■ Exercise instructions
In the data below, locate each line with the word "slide" and list it.

******************************

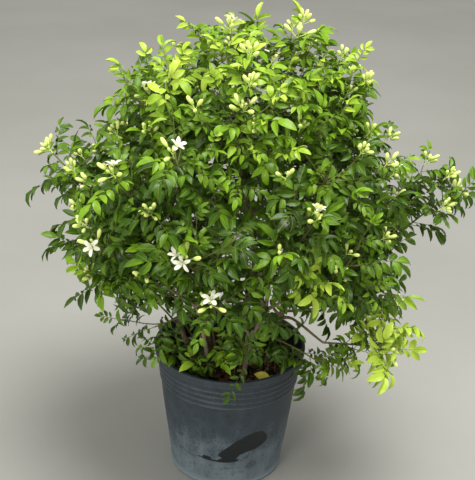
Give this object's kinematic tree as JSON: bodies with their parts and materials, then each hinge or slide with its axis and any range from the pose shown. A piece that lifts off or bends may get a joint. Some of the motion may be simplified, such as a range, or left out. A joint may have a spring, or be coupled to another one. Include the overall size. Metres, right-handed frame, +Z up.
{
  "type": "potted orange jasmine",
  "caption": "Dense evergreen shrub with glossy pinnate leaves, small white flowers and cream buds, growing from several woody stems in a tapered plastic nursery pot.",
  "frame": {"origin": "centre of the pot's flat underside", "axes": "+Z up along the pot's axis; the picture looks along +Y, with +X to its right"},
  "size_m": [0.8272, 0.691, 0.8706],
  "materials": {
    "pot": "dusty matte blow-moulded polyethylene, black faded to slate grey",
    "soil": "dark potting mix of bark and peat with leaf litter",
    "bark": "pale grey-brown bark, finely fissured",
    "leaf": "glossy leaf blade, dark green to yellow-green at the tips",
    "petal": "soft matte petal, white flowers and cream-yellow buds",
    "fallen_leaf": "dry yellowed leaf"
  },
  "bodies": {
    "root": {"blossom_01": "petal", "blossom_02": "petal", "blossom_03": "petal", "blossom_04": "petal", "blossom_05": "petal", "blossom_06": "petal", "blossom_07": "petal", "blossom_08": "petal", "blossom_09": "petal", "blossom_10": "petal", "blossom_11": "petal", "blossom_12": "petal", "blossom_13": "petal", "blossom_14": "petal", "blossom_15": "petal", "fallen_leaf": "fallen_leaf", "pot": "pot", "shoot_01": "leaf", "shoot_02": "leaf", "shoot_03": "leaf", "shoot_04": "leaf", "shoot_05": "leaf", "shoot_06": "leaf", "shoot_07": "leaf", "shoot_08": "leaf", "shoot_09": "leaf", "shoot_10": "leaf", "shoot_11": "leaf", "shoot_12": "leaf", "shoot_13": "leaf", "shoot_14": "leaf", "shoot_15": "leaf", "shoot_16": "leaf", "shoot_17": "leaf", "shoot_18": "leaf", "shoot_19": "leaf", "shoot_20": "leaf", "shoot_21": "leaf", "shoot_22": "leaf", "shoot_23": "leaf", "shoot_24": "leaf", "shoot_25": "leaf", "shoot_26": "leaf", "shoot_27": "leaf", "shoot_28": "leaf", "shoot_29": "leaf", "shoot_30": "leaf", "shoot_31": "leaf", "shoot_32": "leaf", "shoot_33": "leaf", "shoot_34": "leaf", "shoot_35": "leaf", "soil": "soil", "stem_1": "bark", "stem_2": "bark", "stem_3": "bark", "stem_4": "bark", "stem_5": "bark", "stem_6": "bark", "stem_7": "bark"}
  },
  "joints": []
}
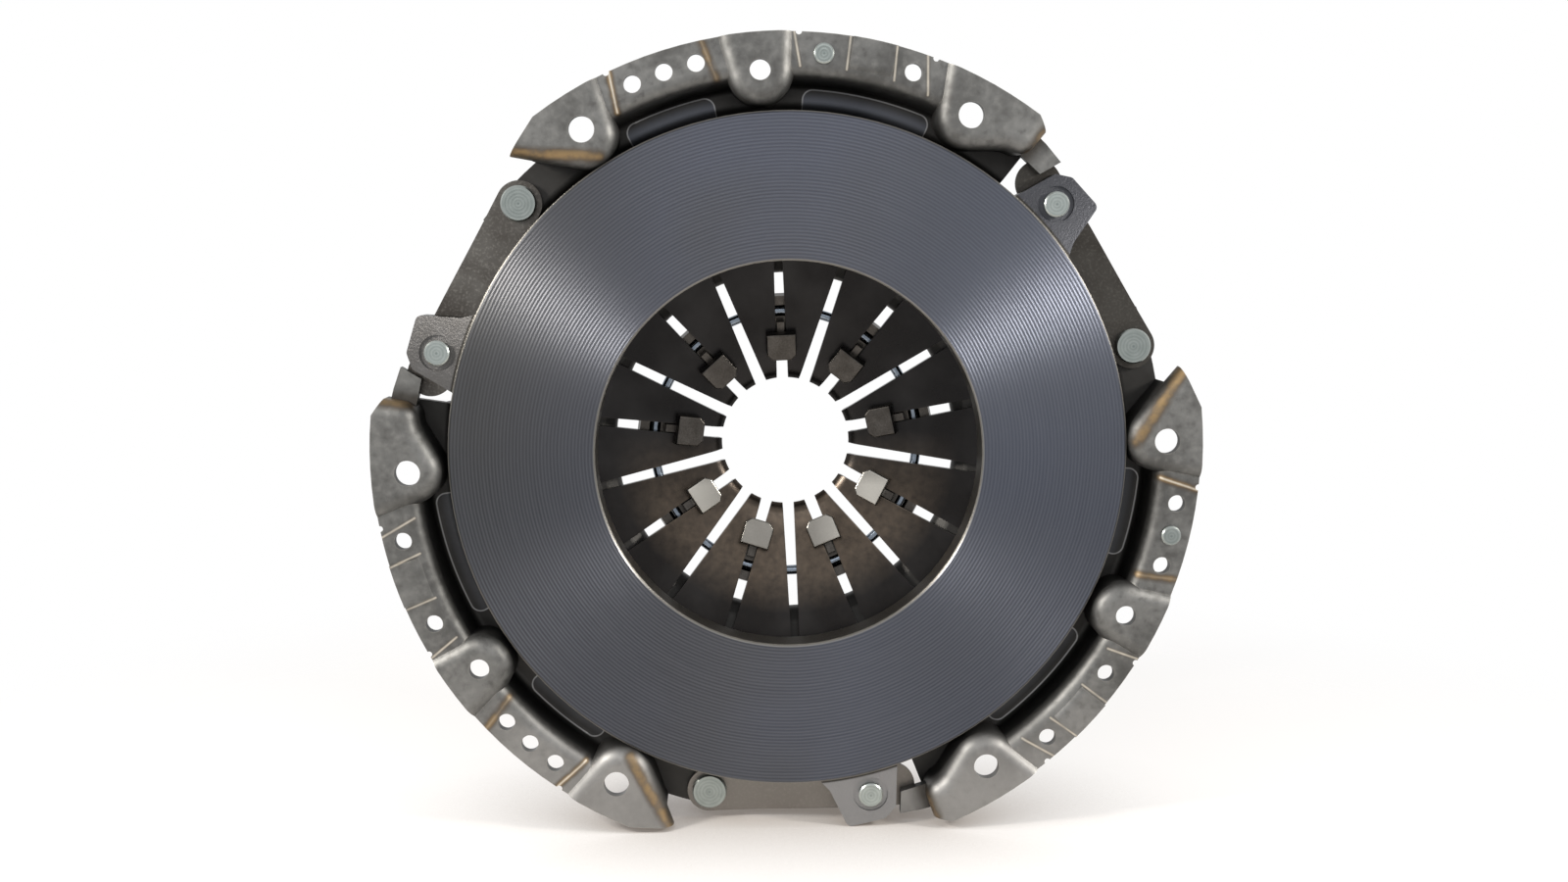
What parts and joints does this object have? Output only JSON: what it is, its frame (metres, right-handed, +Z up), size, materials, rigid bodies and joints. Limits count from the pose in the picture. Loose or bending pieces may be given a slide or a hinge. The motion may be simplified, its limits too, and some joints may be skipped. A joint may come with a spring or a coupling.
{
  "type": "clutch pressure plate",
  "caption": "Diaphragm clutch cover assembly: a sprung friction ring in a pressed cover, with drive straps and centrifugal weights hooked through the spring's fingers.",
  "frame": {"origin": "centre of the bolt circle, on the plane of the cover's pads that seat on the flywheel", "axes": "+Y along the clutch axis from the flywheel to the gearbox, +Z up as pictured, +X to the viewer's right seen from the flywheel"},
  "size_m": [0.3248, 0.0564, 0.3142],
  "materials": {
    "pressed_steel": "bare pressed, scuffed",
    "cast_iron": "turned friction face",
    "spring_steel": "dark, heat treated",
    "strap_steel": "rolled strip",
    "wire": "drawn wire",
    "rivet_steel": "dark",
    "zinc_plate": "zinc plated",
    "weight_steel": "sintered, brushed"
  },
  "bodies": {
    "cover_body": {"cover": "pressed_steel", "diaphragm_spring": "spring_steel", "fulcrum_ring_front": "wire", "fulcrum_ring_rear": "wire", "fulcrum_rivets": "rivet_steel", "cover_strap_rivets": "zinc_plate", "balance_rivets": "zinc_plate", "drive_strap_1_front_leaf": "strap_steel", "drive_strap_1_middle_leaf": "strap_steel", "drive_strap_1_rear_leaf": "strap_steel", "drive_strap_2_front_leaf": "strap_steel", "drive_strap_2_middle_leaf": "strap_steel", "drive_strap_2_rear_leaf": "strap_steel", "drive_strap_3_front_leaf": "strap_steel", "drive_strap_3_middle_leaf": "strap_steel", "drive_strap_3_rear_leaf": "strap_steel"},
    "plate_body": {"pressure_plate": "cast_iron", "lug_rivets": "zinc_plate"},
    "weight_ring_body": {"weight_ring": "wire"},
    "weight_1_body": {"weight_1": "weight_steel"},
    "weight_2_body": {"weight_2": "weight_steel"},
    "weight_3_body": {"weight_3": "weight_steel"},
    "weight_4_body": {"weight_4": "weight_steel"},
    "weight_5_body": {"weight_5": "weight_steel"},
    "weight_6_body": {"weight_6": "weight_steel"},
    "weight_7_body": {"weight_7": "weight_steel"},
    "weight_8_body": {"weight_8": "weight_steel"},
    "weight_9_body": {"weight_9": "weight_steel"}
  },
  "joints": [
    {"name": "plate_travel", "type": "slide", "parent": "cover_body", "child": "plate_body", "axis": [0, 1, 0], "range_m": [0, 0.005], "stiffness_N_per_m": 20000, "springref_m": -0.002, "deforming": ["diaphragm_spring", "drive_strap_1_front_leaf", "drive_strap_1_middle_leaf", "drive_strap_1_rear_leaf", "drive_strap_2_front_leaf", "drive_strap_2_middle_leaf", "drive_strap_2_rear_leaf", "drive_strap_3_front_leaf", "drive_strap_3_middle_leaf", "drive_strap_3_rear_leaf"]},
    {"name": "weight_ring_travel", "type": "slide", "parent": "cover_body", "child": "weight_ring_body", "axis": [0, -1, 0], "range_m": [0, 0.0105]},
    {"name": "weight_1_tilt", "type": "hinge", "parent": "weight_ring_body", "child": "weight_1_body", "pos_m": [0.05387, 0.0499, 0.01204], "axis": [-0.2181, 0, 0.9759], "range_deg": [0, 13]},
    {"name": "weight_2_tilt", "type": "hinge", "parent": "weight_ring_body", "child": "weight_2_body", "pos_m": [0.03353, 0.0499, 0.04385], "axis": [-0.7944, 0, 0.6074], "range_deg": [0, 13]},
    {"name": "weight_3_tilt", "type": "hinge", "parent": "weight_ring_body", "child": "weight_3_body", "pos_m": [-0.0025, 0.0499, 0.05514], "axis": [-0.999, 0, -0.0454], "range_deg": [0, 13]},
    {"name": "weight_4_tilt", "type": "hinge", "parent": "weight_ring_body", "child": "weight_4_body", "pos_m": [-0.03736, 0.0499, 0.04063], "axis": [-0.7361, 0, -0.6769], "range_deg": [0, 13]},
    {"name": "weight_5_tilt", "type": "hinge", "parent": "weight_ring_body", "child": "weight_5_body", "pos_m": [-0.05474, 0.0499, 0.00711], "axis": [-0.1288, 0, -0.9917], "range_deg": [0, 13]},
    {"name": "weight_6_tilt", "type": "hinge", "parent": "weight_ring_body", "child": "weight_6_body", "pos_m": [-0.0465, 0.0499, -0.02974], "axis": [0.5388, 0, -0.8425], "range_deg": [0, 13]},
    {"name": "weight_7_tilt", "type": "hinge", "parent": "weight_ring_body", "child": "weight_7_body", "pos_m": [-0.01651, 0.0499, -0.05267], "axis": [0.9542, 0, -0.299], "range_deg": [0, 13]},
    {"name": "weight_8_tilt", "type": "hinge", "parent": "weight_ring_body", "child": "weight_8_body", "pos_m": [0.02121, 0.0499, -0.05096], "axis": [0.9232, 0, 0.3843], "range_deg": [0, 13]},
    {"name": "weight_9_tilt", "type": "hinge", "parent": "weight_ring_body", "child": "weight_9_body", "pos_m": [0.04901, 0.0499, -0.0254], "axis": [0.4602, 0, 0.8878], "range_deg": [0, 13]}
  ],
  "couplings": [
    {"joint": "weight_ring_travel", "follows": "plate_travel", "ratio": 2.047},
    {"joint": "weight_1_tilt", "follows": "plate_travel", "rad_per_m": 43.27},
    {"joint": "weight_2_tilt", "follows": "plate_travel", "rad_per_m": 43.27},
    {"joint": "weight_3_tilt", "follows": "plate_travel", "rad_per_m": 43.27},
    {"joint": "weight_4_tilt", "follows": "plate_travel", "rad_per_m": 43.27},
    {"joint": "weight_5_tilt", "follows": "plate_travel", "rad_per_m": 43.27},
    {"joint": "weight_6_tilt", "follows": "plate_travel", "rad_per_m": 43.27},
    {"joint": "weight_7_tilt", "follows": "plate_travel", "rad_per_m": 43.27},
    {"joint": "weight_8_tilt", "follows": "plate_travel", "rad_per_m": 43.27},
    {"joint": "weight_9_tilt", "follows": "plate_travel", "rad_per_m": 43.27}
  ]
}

******************************

■ Solution to the exercise
Give this object's kinematic tree as JSON: bodies with their parts and materials, then each hinge or slide with its axis and any range from the pose shown. A piece that lifts off or bends may get a joint. Some of the motion may be simplified, such as a range, or left out. A joint may have a spring, or be coupled to another one. Include the overall size. Metres, right-handed frame, +Z up.
What parts and joints does this object have? Output only JSON: what it is, its frame (metres, right-handed, +Z up), size, materials, rigid bodies and joints. Limits count from the pose in the picture. Loose or bending pieces may be given a slide or a hinge. The motion may be simplified, its limits too, and some joints may be skipped. A joint may come with a spring or a coupling.
    {"name": "plate_travel", "type": "slide", "parent": "cover_body", "child": "plate_body", "axis": [0, 1, 0], "range_m": [0, 0.005], "stiffness_N_per_m": 20000, "springref_m": -0.002, "deforming": ["diaphragm_spring", "drive_strap_1_front_leaf", "drive_strap_1_middle_leaf", "drive_strap_1_rear_leaf", "drive_strap_2_front_leaf", "drive_strap_2_middle_leaf", "drive_strap_2_rear_leaf", "drive_strap_3_front_leaf", "drive_strap_3_middle_leaf", "drive_strap_3_rear_leaf"]},
    {"name": "weight_ring_travel", "type": "slide", "parent": "cover_body", "child": "weight_ring_body", "axis": [0, -1, 0], "range_m": [0, 0.0105]},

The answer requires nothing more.